# Urgent! Please read!



## AceOfSpades (Jul 7, 2011)

We found a Sparrow in our dog, Roscoe's, mouth. It's still alive. He catches birds many times, but they never seem to die, because he gently picks them up. Now, we have a Sparrow in a cage. We wrapped it up in cloth to keep it warm. It's shivering and shaking, but has no obvious signs of injuries. There is a chance it may die, because it's in shock. But what should we do?


----------



## ashleybrown (Jul 1, 2011)

Well, good to know that you save the sparrow life. But if sparrow dies that not your fault.


----------



## AceOfSpades (Jul 7, 2011)

ashleybrown said:


> Well, good to know that you save the sparrow life. But if sparrow dies that not your fault.

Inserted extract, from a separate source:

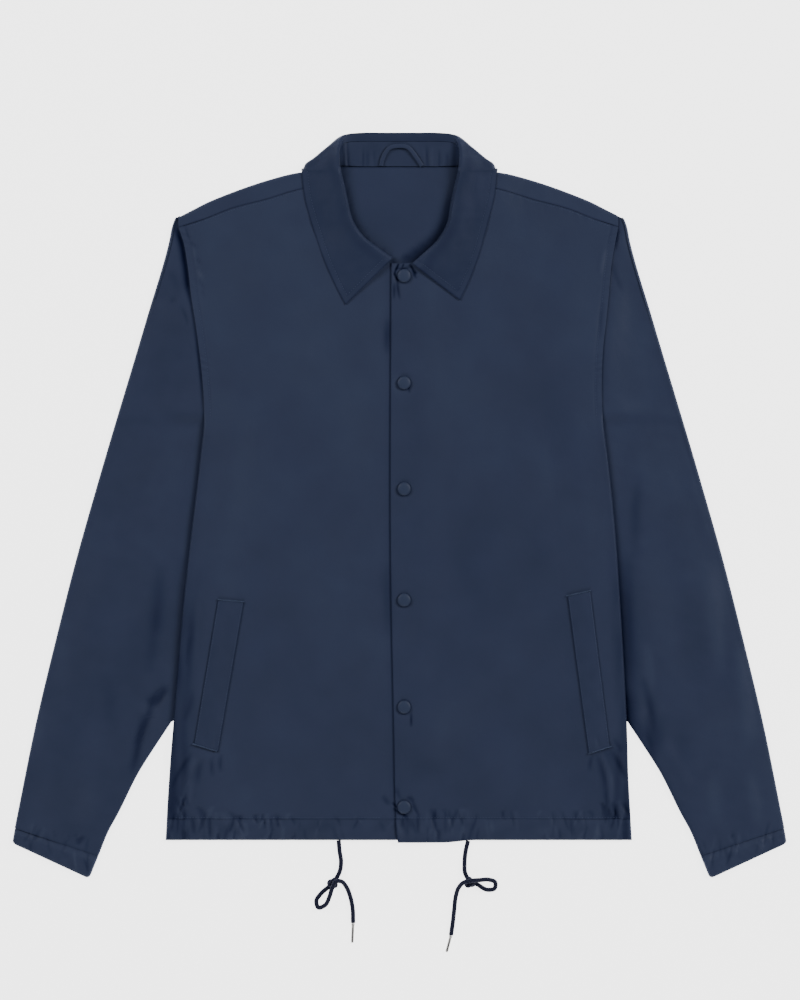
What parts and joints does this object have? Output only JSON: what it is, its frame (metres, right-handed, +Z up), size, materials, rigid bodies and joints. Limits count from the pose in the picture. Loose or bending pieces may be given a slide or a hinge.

Thanks, Ash. And yeah, the Sparrow died . Roscoe once caught a Sparrow, but it never died, because he seemed to bite gently. However, life is cruel, and sadly creatures must suffer for it...


----------



## codyann (Jan 8, 2011)

shame it died, your dog must be really quick to catch a bird though. how does he catch them?


----------



## feathered bird lover (May 23, 2011)

oh what a shame, at least you tried your best for the wee sparrow.


----------